First, to be clear, the Celtic festival of Beltane is still celebrated in certain places around Ireland and Scotland. To which I say, why should they have all the fun? Bring that thing over here and make it famous. You know, like we did with Cillian Murphy. It’s a celebration of the beginning of summer, and it involves big, kick-ass bonfires.
Honestly, between its sexual underpinnings, heavy drinking and the ritual of men jumping over a bonfire, it sounds like a secret graduation party. But this time, I’m not a weird teenager in an emo phase with sad poetry on my computer! Everybody, except that narc bear Smokey, loves a bonfire, and there’s just not enough holidays that decree one. Get it on the iCal, stat!
For the last holiday, we’re headed back to Egypt. You may not know what the Tekh Festival is, but given that it was also called “The Festival of Drunkenness,” you can get a pretty clear picture of what you’re getting into. In an ancient world replete with customs and rules, it’s nice that somebody finally said, “What if we just called it the Festival of Getting Absolutely Blasted With Your Boys?”

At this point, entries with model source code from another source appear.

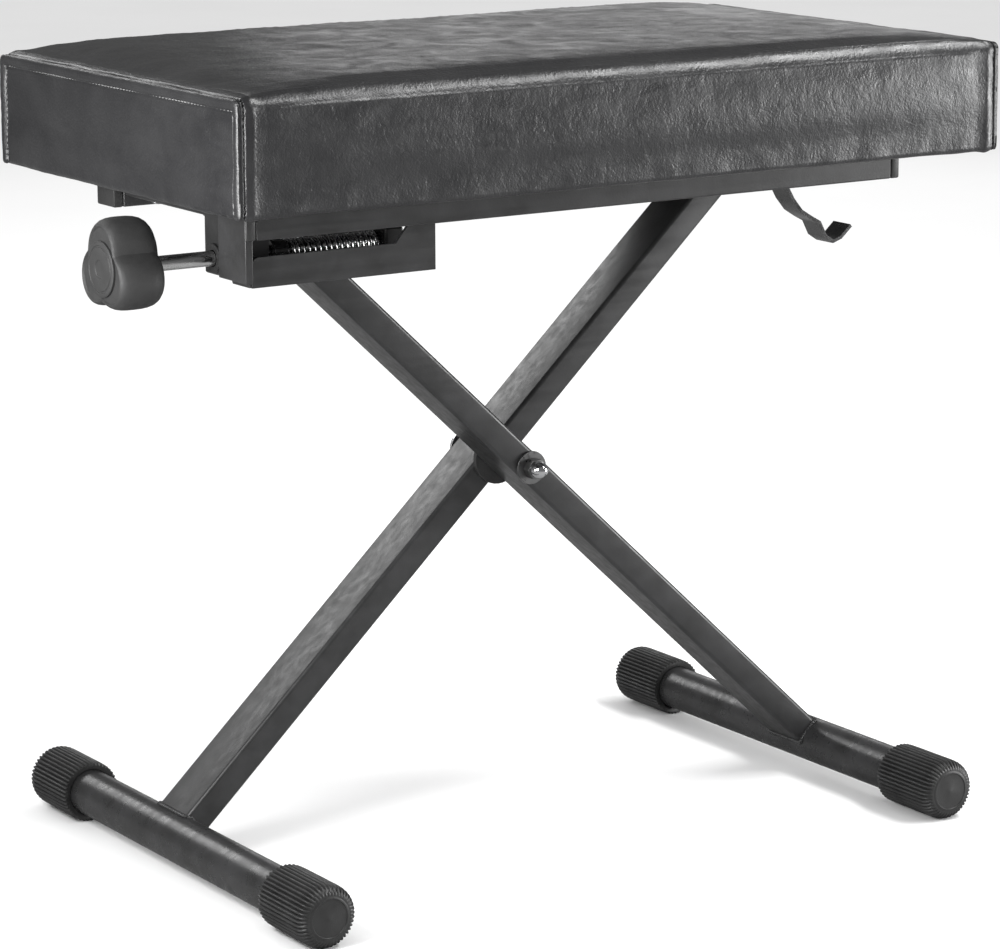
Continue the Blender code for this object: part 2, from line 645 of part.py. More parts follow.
def make_leg(name, top, foot, middle_y):
    """Rectangular tube from the foot bar to beyond the top axle, with an end plug."""
    along, across = leg_frame(top, foot)
    top_point = Vector((top[0], 0, top[1])) + along * LEG_END
    foot_point = Vector((foot[0], 0, foot[1]))
    low = foot_point + along * 0.002
    half_t, half_w = LEG_THICK / 2, LEG_WIDE / 2
    inner_t, inner_w = half_t - LEG_WALL, half_w - LEG_WALL
    inner_corner = LEG_CORNER - LEG_WALL
    leg = loop_skin(name, [
        leg_ring(low, across, middle_y, half_t, half_w, LEG_CORNER),
        leg_ring(top_point, across, middle_y, half_t, half_w, LEG_CORNER),
        leg_ring(top_point, across, middle_y, inner_t, inner_w, inner_corner),
        leg_ring(low, across, middle_y, inner_t, inner_w, inner_corner),
    ], "black_paint")
    carve(leg, rod(f"cut_{name}_cope", "Y", foot, middle_y - 0.05, middle_y + 0.05,
                   FOOT_RADIUS + GAP, "black_paint", SEGMENTS))
    front, back = middle_y - half_w - 0.01, middle_y + half_w + 0.01
    hole(leg, "Y", (PIVOT_X, PIVOT_Z), front, back, BOLT_RADIUS + RUN)
    hole(leg, "Y", top, front, back, AXLE_RADIUS + RUN)
    plug_t, plug_w = inner_t - GAP, inner_w - GAP
    cap_low = top_point + along * GAP
    stack(f"{name}_end_plug", [
        leg_ring(top_point - along * 0.005, across, middle_y, plug_t, plug_w, inner_corner),
        leg_ring(cap_low, across, middle_y, plug_t, plug_w, inner_corner),
        leg_ring(cap_low, across, middle_y, half_t, half_w, LEG_CORNER),
        leg_ring(cap_low + along * (PLUG - 0.001), across, middle_y, half_t, half_w, LEG_CORNER),
        leg_ring(cap_low + along * PLUG, across, middle_y, half_t - 0.001, half_w - 0.001,
                 LEG_CORNER - 0.001),
    ], "black_plastic")


def make_foot_bar(name, foot_x):
    place = (foot_x, FOOT_Z)
    half = FOOT_LENGTH / 2
    inside = half - FOOT_CAP_END - GAP
    tube(name, "Y", place, -inside, inside, FOOT_RADIUS, FOOT_RADIUS - FOOT_WALL, "black_paint",
         SEGMENTS)
    turn = -math.pi / 2 + math.pi / FOOT_CAP_FLATS
    outer = FOOT_CAP_RADIUS / math.cos(math.pi / FOOT_CAP_FLATS)
    bore = FOOT_RADIUS + GAP
    for side, way in (("front", -1), ("back", 1)):
        profile = [
            (half - FOOT_CAP_LENGTH, bore), (half - FOOT_CAP_LENGTH, outer - 0.0012),
            (half - FOOT_CAP_LENGTH + 0.0012, outer), (half - 0.005, outer),
            (half - 0.0015, outer - 0.0015), (half, outer - 0.0055),
        ]
        rings = [ring_points("Y", place, way * (half - FOOT_CAP_END), bore, FOOT_CAP_FLATS, turn)]
        for along, radius in profile:
            rings.append(ring_points("Y", place, way * along, radius, FOOT_CAP_FLATS, turn))
        stack(f"{name}_cap_{side}", rings, "black_rubber")


def hex_ring(name, place, start, end, across_flats, inner, slot):
    """A hexagon nut along Y with a round hole."""
    corner = across_flats / 2 / math.cos(math.pi / 6)
    shape = rod(name, "Y", place, start, end, corner, slot, 6)
    hole(shape, "Y", place, start - 0.005, end + 0.005, inner)
    return shape


def make_axle_set(name, place, start, end, head_radius):
    """An axle along Y with a round head at its front end."""
    axle = rod(name, "Y", place, start, end, AXLE_RADIUS, "zinc", SMALL_SEGMENTS)
    if head_radius:
        weld(axle, rod(f"add_{name}", "Y", place, start - 0.003, start + 0.0002, head_radius,
                       "zinc", SMALL_SEGMENTS))


def make_pivot_hardware():
    place = (PIVOT_X, PIVOT_Z)
    hole_radius = BOLT_RADIUS + GAP
    front = LEG_A_FRONT - GAP
    back = LEG_B_BACK + GAP
    tube("pivot_washer_front", "Y", place, front - WASHER, front, WASHER_RADIUS,
         hole_radius, "zinc")
    nut_end = front - WASHER - GAP
    nut_start = nut_end - PIVOT_NUT_LENGTH
    hex_ring("pivot_nut", place, nut_start, nut_end, PIVOT_NUT, hole_radius, "zinc")
    acorn_base = nut_start - GAP
    dome = [(0.0, ACORN_RADIUS), (0.0036, ACORN_RADIUS), (0.0060, ACORN_RADIUS * 0.86),
            (0.0080, ACORN_RADIUS * 0.55), (0.0090, ACORN_RADIUS * 0.18)]
    acorn = stack("pivot_acorn_cap",
                  [ring_points("Y", place, acorn_base - along, radius, SMALL_SEGMENTS)
                   for along, radius in dome], "chrome")
    hole(acorn, "Y", place, acorn_base - 0.0035, acorn_base + 0.002, hole_radius, 16)
    tube("pivot_spacer", "Y", place, LEG_A_BACK + GAP, LEG_B_FRONT - GAP, SPACER_RADIUS,
         hole_radius, "black_plastic")
    tube("pivot_washer_back", "Y", place, back, back + WASHER, WASHER_RADIUS,
         hole_radius, "zinc")
    head = back + WASHER + GAP
    bolt = rod("pivot_bolt", "Y", place, acorn_base - 0.0032, head + 0.001, BOLT_RADIUS, "zinc",
               SMALL_SEGMENTS)
    weld(bolt, rod("add_pivot_bolt", "Y", place, head, head + 0.0053,
                   PIVOT_NUT / math.sqrt(3), "zinc", 6))


# ---- assembly --------------------------------------------------------------------------
def clear_scene():
    for item in list(bpy.data.objects):
        bpy.data.objects.remove(item, do_unlink=True)


def build():
    clear_scene()
    root = add_empty("bench", (SHIFT_X, 0, 0))

    def carrier(name, place):
        return add_empty(name, (SHIFT_X + place[0], place[1], place[2]), root)

    def collect(name, place, *makers):
        before = {item.name for item in bpy.data.objects}
        holder = carrier(name, place)
        before.add(holder.name)
        for maker in makers:
            maker()
        gather(holder, before)

    def seat_parts():
        board, lining = make_cushion()
        make_rail("front_rail", FRONT_RAIL_Y)
        make_rail("back_rail", BACK_RAIL_Y)
        left = BRACKET_X + SHEET + GAP
        make_cross_bar("cross_bar_left", left, left + 0.020, (-0.050, 0.020), board, lining)
        right = AXLE_RIGHT + 0.032
        make_cross_bar("cross_bar_right", right, right + 0.024, (-0.070, 0.030), board, lining)
        make_spindle_bracket()
        make_guide_channel()
        make_latch_bracket()

    def axle_a_parts():
        front = LEG_A_FRONT - 0.0015 - SHEET - GAP
        back = LEG_A_BACK + 0.0008 + SHEET + 0.0010
        make_axle_set("leg_a_axle", (AXLE_LEFT, AXLE_Z), front, back, AXLE_RADIUS + 0.003)

    def leg_b_parts():
        make_leg("leg_b", (AXLE_RIGHT, AXLE_Z), (FOOT_B_X, FOOT_Z), LEG_B_Y)
        make_foot_bar("foot_bar_left", FOOT_B_X)
        make_axle_set("leg_b_axle", (AXLE_RIGHT, AXLE_Z), LEG_B_FRONT - AXLE_PROUD,
                      BACK_RAIL_FRONT - RUN, 0.0)

    def leg_a_parts():
        make_leg("leg_a", (AXLE_LEFT, AXLE_Z), (FOOT_A_X, FOOT_Z), LEG_A_Y)
        make_foot_bar("foot_bar_right", FOOT_A_X)

    top_axle = (AXLE_LEFT, LEG_A_Y, AXLE_Z)
    pivot = (PIVOT_X, LEG_A_Y, PIVOT_Z)
    collect("seat_frame", (0, 0, SEAT_BOTTOM), seat_parts)
    collect("lever_axis", (LEVER_PIVOT_X, LEVER_Y, LEVER_Z + LEVER_THICK / 2), make_latch_lever)
    collect("spindle_axis", (KNOB_INNER, SPINDLE_Y, SPINDLE_Z), make_spindle)
    collect("carriage_slide", (NUT_X, SPINDLE_Y, SPINDLE_Z), make_carriage, make_spring)
    collect("axle_a_axis", top_axle, axle_a_parts)
    collect("leg_a_axis", top_axle, leg_a_parts)
    collect("bolt_axis", pivot, make_pivot_hardware)
    collect("leg_b_axis", pivot, leg_b_parts)


build()
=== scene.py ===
"""Looks of the folding X-frame keyboard bench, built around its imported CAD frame. Metres, +Z up."""

import math

import bmesh
import bpy
from mathutils import Matrix, Vector, kdtree, noise


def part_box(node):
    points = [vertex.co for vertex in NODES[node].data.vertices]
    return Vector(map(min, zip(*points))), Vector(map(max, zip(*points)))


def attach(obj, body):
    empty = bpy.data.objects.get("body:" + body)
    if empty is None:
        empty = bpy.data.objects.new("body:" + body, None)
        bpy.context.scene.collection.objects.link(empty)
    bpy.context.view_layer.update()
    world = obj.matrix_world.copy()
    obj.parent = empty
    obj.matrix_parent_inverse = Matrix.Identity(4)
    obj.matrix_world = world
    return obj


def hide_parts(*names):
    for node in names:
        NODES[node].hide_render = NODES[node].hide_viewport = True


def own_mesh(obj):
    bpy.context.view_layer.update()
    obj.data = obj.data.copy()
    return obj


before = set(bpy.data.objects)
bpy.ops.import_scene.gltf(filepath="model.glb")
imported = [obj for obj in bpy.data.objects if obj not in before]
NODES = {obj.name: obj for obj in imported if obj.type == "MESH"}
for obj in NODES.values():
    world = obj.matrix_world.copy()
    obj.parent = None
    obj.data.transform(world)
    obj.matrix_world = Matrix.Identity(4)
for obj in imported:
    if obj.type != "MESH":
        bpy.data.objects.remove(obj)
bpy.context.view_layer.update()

# ---- places read from the frame --------------------------------------------------------
COVER_LOW, COVER_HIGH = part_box("seat_cover")
MIDDLE_X = (COVER_LOW.x + COVER_HIGH.x) / 2
HALF_X = (COVER_HIGH.x - COVER_LOW.x) / 2
HALF_Y = (COVER_HIGH.y - COVER_LOW.y) / 2
SEAT_TOP = COVER_HIGH.z
SEAT_LOW = COVER_LOW.z
BOARD_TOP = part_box("seat_board")[1].z


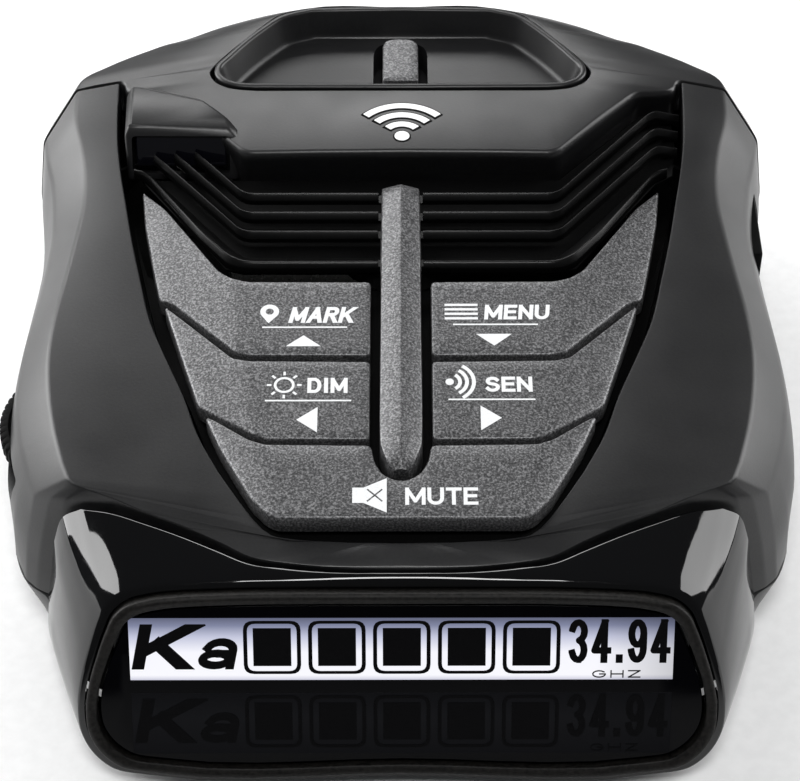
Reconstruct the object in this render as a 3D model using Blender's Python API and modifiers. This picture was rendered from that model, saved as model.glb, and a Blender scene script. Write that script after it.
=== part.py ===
"""Windshield radar detector: a housing in two halves with a display nose, five keys, a speaker grille, a
thumbwheel, a bracket tray with its release latch, and the electronics inside.

The driver sits on the -Y side and the windshield is on the +Y side. The rubber feet stand on Z = 0.
Every size below is in millimetres. MM turns it into the scene's metres.
"""
import math

import bmesh
import bpy
from mathutils import Matrix, Vector

MM = 0.001

# Driving dimensions
FIT_GAP = 0.35  # clearance between two pieces that touch on the real object
WALL = 1.9
PARTING_Z = 10.2  # where the top frame meets the bottom case
WIDEST_Z = 17.0
BASE_Z = 1.2
FLOOR_Z = 2.6

RAIL_NEAR_Y = -42.0
RAIL_NEAR_Z = 28.0
RAIL_SLOPE = 0.065
CREASE_DROP = 1.0  # how far the rail's crease lies under its inner edge
SHOULDER_DROP = 6.0

KEY_NEAR_Y = -36.0
KEY_NEAR_Z = 30.2
KEY_SLOPE = 0.058
FLANK_SLOPE = 0.2
KEY_THICKNESS = 2.6
DECK_DROP = 3.7  # from the key faces to the carrier's upper face
DECK_THICKNESS = 1.2
KEY_BOARD_DROP = 8.4
KEY_STEM_RADIUS = 1.3
KEY_STEM_BOTTOM_DROP = 5.2
STEM_HOLE_RADIUS = 2.2
SWITCH_SIZE = (6.0, 6.0, 2.0)

SPINE_FAR_Y = 18.8
SPINE_END_Y = -31.6
SPINE_RISE = 0.8  # its edges above the key faces
SPINE_GROOVE_Z = 32.2  # floor of the groove that it lies in across the grille

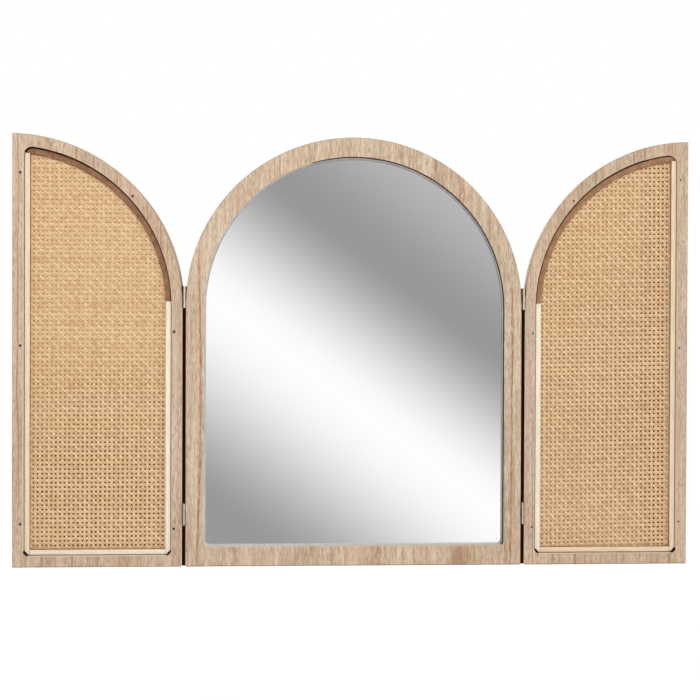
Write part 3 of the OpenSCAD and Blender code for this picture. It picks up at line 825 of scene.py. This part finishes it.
def make_floor():
    corners = [(x * FLOOR_HALF, y * FLOOR_HALF, FLOOR_Z) for x, y in ((-1, -1), (1, -1), (1, 1), (-1, 1))]
    floor = stage_plane("floor", corners)
    material, n = new_material("pale_floor")
    grain = n.noise(own_place(n), (0.4, 0.4, 0.4), 3.0, 0.5)
    seen = n.add("LightPath").outputs["Is Camera Ray"]
    n.surface({
        "Base Color": n.mix(grain, srgb(246, 246, 246), srgb(250, 250, 250)),
        "Roughness": 0.8,
        "Emission Color": (1, 1, 1, 1),
        "Emission Strength": n.math("MULTIPLY", seen, FLOOR_GLOW),
    })
    assign(floor, material)


# The place of the sheet of painted light and shade behind the cane, and how far from the shutter's outline
# it ends
BACKING_Y = 0.5 * MM
BACKING_INSET = 17 * MM
# The shade in a hinge gap starts this far behind the front, and reaches this far into both boards
GAP_DEPTH = 6 * MM
GAP_OVERLAP = 1 * MM


def gap_strip(sign):
    """The shade in a hinge gap, as a closed outline."""
    hinge_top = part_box("right_upper_hinge_pin")[1].z
    a, b = sorted((sign * (ARCH_R - GAP_OVERLAP), sign * (HINGE_X + GAP_OVERLAP)))
    y = FRONT_Y + GAP_DEPTH
    return [(a, y, FOOT_Z), (b, y, FOOT_Z), (b, y, hinge_top), (a, y, hinge_top)]


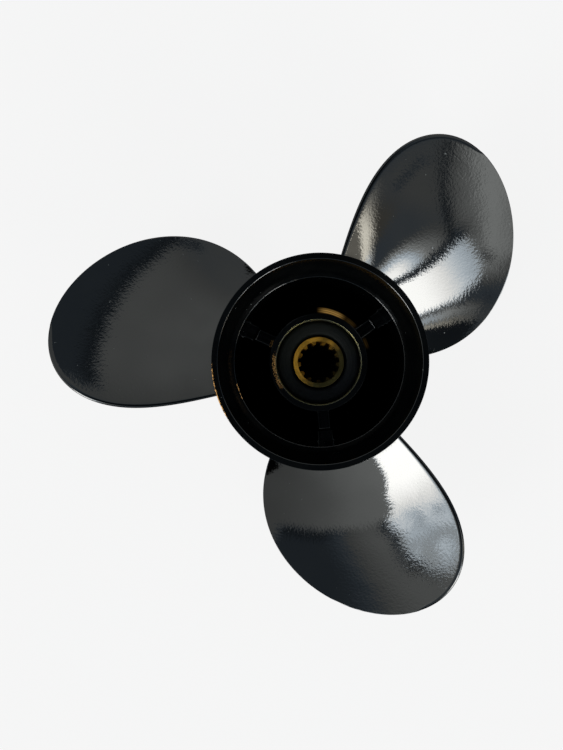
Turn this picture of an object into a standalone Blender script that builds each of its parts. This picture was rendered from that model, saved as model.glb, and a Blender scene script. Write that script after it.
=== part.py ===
"""Three-blade outboard-motor propeller with through-hub exhaust and a rubber slip hub.

Frame: metres, the shaft axis is Z. The plane Z = 0 is the front rim of the barrel, which faces the
gearcase, and +Z runs aft to the flared exhaust ring. Angles are counted from +X about +Z. The blades
give forward thrust when they turn clockwise as seen from aft, so this is a right-hand propeller.

The real casting is one piece. It is carried here as a barrel, a flared ring, an inner hub tube, ribs
and blades, with a small gap between neighbours.
"""

from math import atan, cos, pi, radians, sin, sqrt, tan, tau

import bmesh
import bpy
from mathutils import Matrix, Vector

MM = 0.001
GAP = 0.3  # between neighbouring solids
BLADE_ROOT_GAP = 0.5  # more than GAP, because the flat facets under the root dip inwards by 0.4

# Driving dimensions, in millimetres and degrees.
BLADE_COUNT = 3
TIP_RADIUS = 148.5
PITCH = 280.0
BLADE_HEIGHT_AT_ROOT = 42.0  # Z of the aft face where the blade's middle line leaves the barrel
BLADE_RAKE = 6.0  # aft lean of the blade, in degrees
BLADE_CENTRE_ANGLE = 41.0
BLADE_FULLNESS = (71.0, 0.45, -0.0083, 2.35e-5)  # blade_width's growth inboard from the tip
BLADE_SKEW = (40.5, -5.4, 26.0, -8.8)  # blade_middle's sweep outboard from the barrel
BLADE_ROOT_THICKNESS = 11.0
BLADE_TIP_THICKNESS = 3.6
BLADE_EDGE_THICKNESS = 2.6

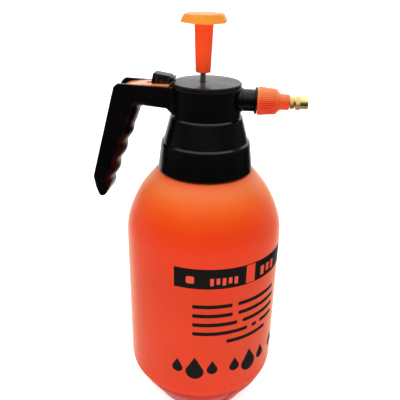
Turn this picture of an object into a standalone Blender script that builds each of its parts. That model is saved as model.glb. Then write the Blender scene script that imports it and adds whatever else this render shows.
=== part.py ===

Officially and religiously, it was meant to commemorate a legendary tale in which humanity was saved by beer. The goddess Sekhmet, on Ra’s direction, was very effectively wiping out every speck of human on earth, but Ra changed his mind. Sekhmet wasn’t eager to lose her killstreak, so she refused, and instead Ra tricked her into drinking a bunch of red-dyed beer produced by the beer goddess (man, Egypt rules) and passing out. To celebrate their salvation, it was time to get absolutely sideways and pee off the top of the Sphinx.